Le 2 juin 2017, Reality Winner rentre chez elle comme tous les autres soirs. Mais le 2 juin 2017 n’est pas un soir comme les autres : deux agents du FBI l’attendent devant sa porte. Accusée d’avoir dévoilé des informations confidentielles de la NSA aux médias, la jeune femme devient l’objet d’un interrogatoire musclé. À partir de la transcription de l’enregistrement audio de ces quelques heures naissent une pièce, puis un film.
L’enregistrement audio contient non seulement les voix des protagonistes mais aussi les sons alentours qui se font entendre dans l’enceinte de la maison et du jardin de Reality durant la fouille du FBI. Certains de ces sons sont évidents, d’autres moins. Tina Satter leur appose des images, du mouvement, les lie entre eux pour former un ensemble audio et visuel cohérent, mais aussi oppressant. Dans ce huis-clos, le spectateur en sait moins que les personnages ; les techniques interrogatoires du FBI lui paraissent rudes et les réponses de Reality ambiguës. Faut-il les condamner eux ou elle ? En suivant la transcription sans préambule, la cinéaste nous place immédiatement dans un espace visuel et sonore restreint : pas de flashback, pas de voix-off, pas l’ellipse, aucune diversion. Nous pénétrons en même temps que les agents dans l’espace privé de la jeune fille et nous n’en sortirons qu’après avoir extirpé le plus enfoui de ses secrets.
Cette prise en otage du personnage et du spectateur est aussi exaltante que frustrante. Dans la transcription, des passages restent classifiés et la cinéaste choisit – à juste titre – de ne pas spéculer : lorsqu’une réponse, une date, un nom, un pays n’est pas dévoilé, les personnages disparaissent de l’écran un bref instant. Leur matérialisation physique n’existe qu’à travers leurs mots. Mais ces effets de « zapping » paraissent de plus en plus racoleurs au fil de leur utilisation. La musique et les couleurs sont autant de lourdeurs stylistiques dont Satter s’embarrasse. Ces choix de mise en scène et de montage ressemblent à ceux, souvent racoleurs, de la télévision et manquent de la grâce dont sait se parer le cinéma.

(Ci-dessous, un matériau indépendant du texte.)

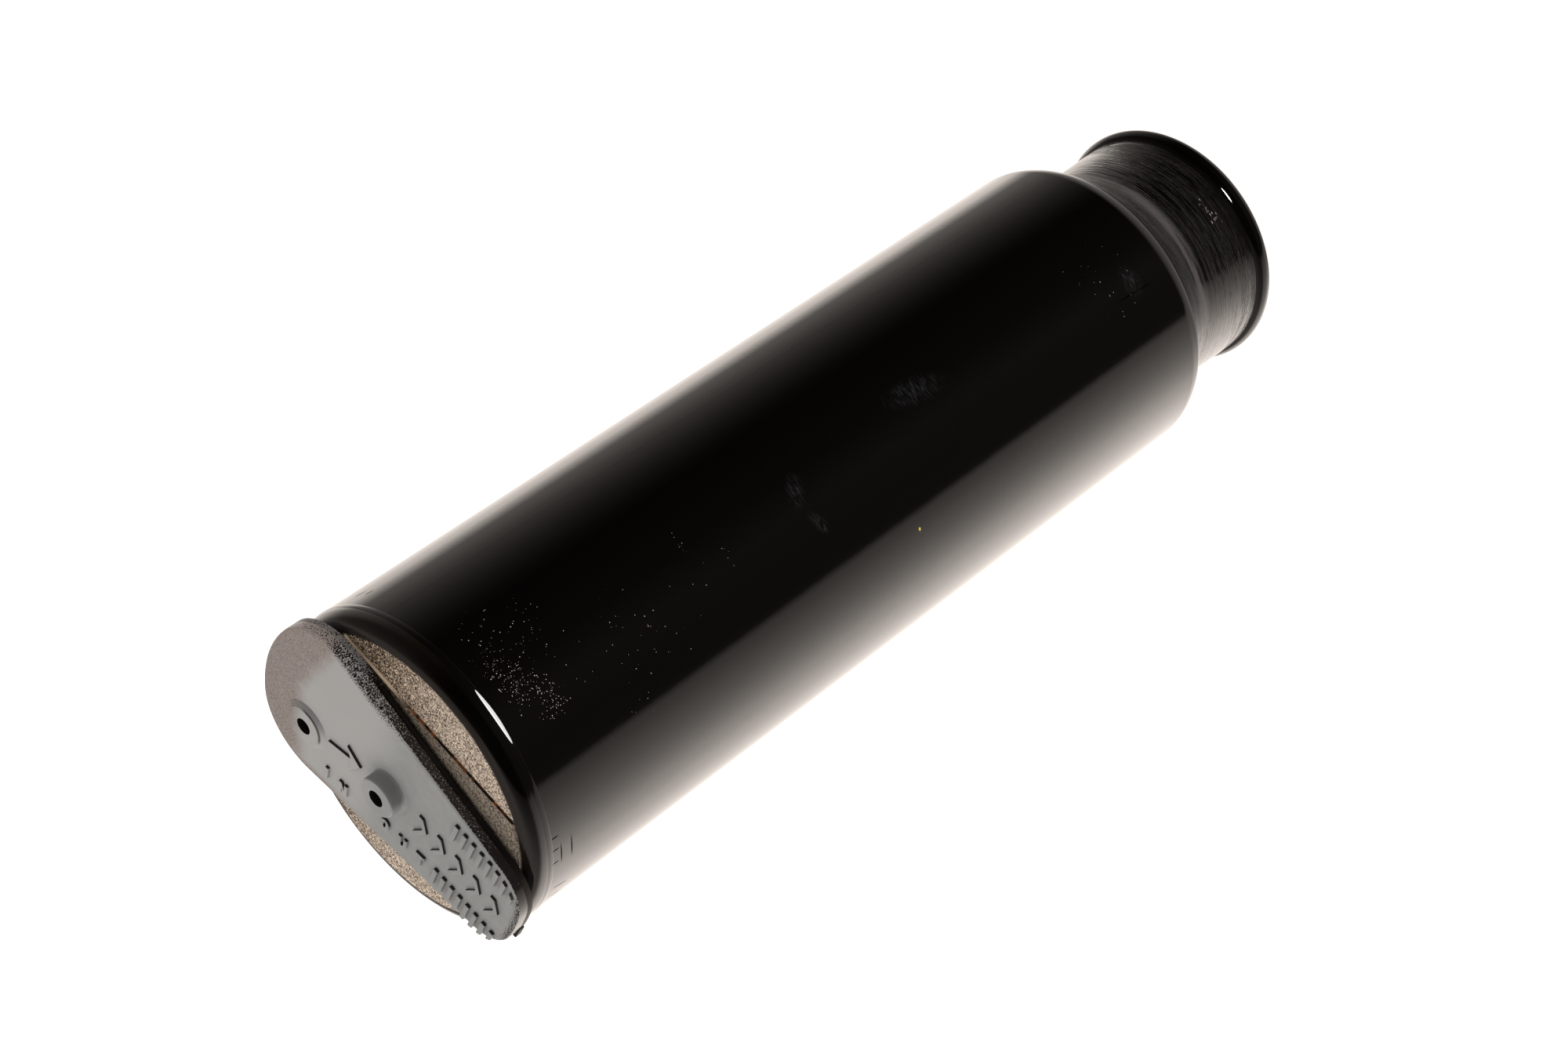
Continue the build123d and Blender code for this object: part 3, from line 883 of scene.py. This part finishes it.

L’exercice de style auquel se livre Tina Satter avec Reality est donc tout à fait pertinent mais sa mise en pratique reflète parfois un certain mauvais gout. Néanmoins, ce qu’il est tout à fait impossible de reprocher à la cinéaste est le choix de Sydney Sweeney, absolument admirable dans le rôle principal.
Reality / De Tina Satter / Avec Sydney Sweeney, Josh Hamilton et Marchánt Davis / États-Unis / 1h25 / Prochainement au cinéma.